-- WHAT IS BEING ASKED --
Produce word for word the lines of the data below running from the one that has "for node in" to the one that has "hex_colour: colour such", inclusive, and no others.

━━━

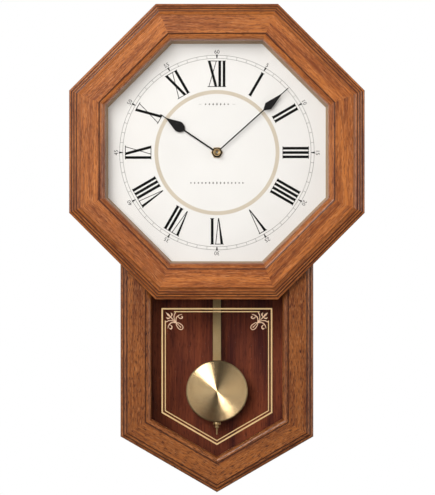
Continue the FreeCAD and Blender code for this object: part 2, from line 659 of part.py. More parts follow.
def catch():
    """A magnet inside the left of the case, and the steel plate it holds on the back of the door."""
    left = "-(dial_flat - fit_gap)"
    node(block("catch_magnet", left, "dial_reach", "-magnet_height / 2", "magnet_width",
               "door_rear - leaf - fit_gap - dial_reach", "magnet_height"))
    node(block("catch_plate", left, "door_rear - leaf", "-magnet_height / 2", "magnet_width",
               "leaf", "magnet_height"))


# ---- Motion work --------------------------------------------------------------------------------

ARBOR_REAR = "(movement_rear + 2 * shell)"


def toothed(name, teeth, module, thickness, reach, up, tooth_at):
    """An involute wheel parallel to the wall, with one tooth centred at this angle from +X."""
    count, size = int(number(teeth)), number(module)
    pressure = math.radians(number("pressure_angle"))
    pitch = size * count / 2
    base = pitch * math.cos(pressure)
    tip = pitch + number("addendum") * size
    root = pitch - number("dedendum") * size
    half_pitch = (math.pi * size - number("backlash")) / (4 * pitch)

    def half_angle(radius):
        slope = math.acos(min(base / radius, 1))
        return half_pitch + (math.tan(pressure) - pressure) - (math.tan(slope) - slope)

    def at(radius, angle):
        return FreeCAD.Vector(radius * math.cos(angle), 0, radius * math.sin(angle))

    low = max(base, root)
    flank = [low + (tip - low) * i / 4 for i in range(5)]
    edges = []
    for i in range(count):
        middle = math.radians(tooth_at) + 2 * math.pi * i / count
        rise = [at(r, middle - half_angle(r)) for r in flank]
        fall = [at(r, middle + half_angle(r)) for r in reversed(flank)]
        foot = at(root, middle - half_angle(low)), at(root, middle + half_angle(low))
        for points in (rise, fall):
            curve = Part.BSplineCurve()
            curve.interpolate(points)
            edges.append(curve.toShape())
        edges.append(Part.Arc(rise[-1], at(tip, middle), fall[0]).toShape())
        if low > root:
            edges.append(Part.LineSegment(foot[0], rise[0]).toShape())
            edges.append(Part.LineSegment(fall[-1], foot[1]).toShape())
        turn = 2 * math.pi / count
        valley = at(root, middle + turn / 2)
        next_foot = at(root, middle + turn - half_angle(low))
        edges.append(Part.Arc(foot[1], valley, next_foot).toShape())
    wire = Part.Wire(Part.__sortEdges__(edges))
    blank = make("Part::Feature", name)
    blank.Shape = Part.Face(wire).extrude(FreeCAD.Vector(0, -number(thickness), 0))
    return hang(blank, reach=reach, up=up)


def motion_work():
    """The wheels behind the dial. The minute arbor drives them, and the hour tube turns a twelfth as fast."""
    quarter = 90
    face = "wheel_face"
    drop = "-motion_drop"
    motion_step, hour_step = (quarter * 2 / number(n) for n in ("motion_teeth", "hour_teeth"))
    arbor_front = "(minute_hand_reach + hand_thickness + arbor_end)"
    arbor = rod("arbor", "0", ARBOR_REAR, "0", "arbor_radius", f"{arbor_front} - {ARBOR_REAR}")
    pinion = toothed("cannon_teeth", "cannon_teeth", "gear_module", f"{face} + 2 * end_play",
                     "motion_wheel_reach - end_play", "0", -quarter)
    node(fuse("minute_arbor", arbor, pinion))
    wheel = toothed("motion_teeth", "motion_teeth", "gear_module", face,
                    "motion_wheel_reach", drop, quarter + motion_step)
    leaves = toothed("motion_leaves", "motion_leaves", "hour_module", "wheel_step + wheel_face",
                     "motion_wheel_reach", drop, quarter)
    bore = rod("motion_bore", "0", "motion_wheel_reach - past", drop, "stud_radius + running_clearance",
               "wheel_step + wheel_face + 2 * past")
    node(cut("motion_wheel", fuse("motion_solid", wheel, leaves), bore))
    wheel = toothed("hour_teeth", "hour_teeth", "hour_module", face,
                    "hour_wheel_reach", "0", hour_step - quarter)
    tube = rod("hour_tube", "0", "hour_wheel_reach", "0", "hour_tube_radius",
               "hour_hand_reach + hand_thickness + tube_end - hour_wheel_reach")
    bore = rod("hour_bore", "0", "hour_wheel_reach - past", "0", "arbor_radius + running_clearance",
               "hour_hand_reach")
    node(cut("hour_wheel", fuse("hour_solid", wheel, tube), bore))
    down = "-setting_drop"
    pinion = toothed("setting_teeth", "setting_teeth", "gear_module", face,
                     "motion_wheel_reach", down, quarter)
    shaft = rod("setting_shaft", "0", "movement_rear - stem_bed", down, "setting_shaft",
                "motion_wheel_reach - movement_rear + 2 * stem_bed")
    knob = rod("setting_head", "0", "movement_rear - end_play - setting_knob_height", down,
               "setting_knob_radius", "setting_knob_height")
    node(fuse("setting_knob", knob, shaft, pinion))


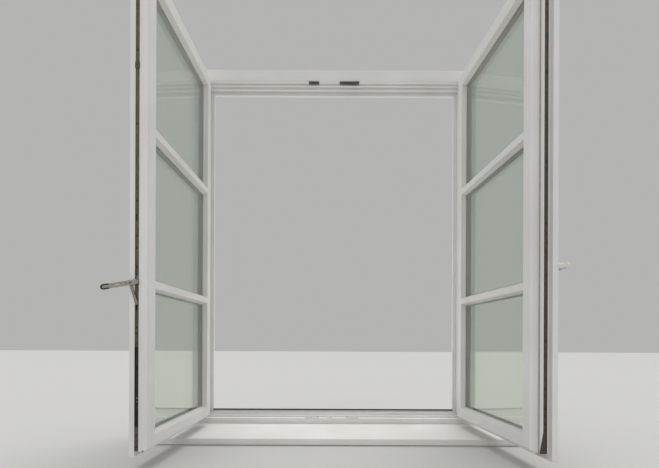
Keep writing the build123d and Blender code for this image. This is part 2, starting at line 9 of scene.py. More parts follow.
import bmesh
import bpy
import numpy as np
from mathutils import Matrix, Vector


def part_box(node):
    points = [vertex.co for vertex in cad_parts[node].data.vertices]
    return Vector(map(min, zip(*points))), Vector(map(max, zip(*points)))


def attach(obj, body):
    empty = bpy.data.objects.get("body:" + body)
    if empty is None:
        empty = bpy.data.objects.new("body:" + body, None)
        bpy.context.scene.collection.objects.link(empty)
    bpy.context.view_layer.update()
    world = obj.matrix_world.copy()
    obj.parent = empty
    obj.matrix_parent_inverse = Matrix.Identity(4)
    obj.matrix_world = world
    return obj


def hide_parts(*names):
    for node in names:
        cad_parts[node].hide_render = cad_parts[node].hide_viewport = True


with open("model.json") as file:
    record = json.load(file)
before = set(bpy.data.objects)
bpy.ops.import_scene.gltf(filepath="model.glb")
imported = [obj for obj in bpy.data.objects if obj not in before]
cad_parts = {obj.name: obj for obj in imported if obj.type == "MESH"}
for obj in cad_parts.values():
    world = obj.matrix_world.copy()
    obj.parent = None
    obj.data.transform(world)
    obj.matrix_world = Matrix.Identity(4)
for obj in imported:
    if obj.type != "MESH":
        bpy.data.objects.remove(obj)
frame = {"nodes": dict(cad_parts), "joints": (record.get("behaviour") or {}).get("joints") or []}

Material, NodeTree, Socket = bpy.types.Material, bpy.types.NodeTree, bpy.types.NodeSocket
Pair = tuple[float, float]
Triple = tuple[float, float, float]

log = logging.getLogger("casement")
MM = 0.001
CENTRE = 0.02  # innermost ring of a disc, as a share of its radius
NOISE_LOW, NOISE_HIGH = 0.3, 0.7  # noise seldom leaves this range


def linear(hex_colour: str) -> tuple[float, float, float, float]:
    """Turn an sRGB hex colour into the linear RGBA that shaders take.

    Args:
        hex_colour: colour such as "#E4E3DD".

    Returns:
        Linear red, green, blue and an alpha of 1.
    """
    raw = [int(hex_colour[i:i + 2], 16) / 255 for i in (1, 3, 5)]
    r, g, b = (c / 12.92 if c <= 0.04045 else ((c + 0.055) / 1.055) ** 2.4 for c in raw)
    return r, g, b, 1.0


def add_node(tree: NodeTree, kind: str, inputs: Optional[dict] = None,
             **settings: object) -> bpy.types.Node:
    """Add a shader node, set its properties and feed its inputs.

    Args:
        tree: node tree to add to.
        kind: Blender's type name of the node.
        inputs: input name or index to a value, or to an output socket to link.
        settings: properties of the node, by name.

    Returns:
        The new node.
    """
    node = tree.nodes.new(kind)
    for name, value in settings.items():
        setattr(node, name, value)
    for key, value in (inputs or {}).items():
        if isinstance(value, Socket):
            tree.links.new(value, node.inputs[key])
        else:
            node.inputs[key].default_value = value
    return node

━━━

-- FINAL RESULT --
    for node in names:
        cad_parts[node].hide_render = cad_parts[node].hide_viewport = True


with open("model.json") as file:
    record = json.load(file)
before = set(bpy.data.objects)
bpy.ops.import_scene.gltf(filepath="model.glb")
imported = [obj for obj in bpy.data.objects if obj not in before]
cad_parts = {obj.name: obj for obj in imported if obj.type == "MESH"}
for obj in cad_parts.values():
    world = obj.matrix_world.copy()
    obj.parent = None
    obj.data.transform(world)
    obj.matrix_world = Matrix.Identity(4)
for obj in imported:
    if obj.type != "MESH":
        bpy.data.objects.remove(obj)
frame = {"nodes": dict(cad_parts), "joints": (record.get("behaviour") or {}).get("joints") or []}

Material, NodeTree, Socket = bpy.types.Material, bpy.types.NodeTree, bpy.types.NodeSocket
Pair = tuple[float, float]
Triple = tuple[float, float, float]

log = logging.getLogger("casement")
MM = 0.001
CENTRE = 0.02  # innermost ring of a disc, as a share of its radius
NOISE_LOW, NOISE_HIGH = 0.3, 0.7  # noise seldom leaves this range


def linear(hex_colour: str) -> tuple[float, float, float, float]:
    """Turn an sRGB hex colour into the linear RGBA that shaders take.

    Args:
        hex_colour: colour such as "#E4E3DD".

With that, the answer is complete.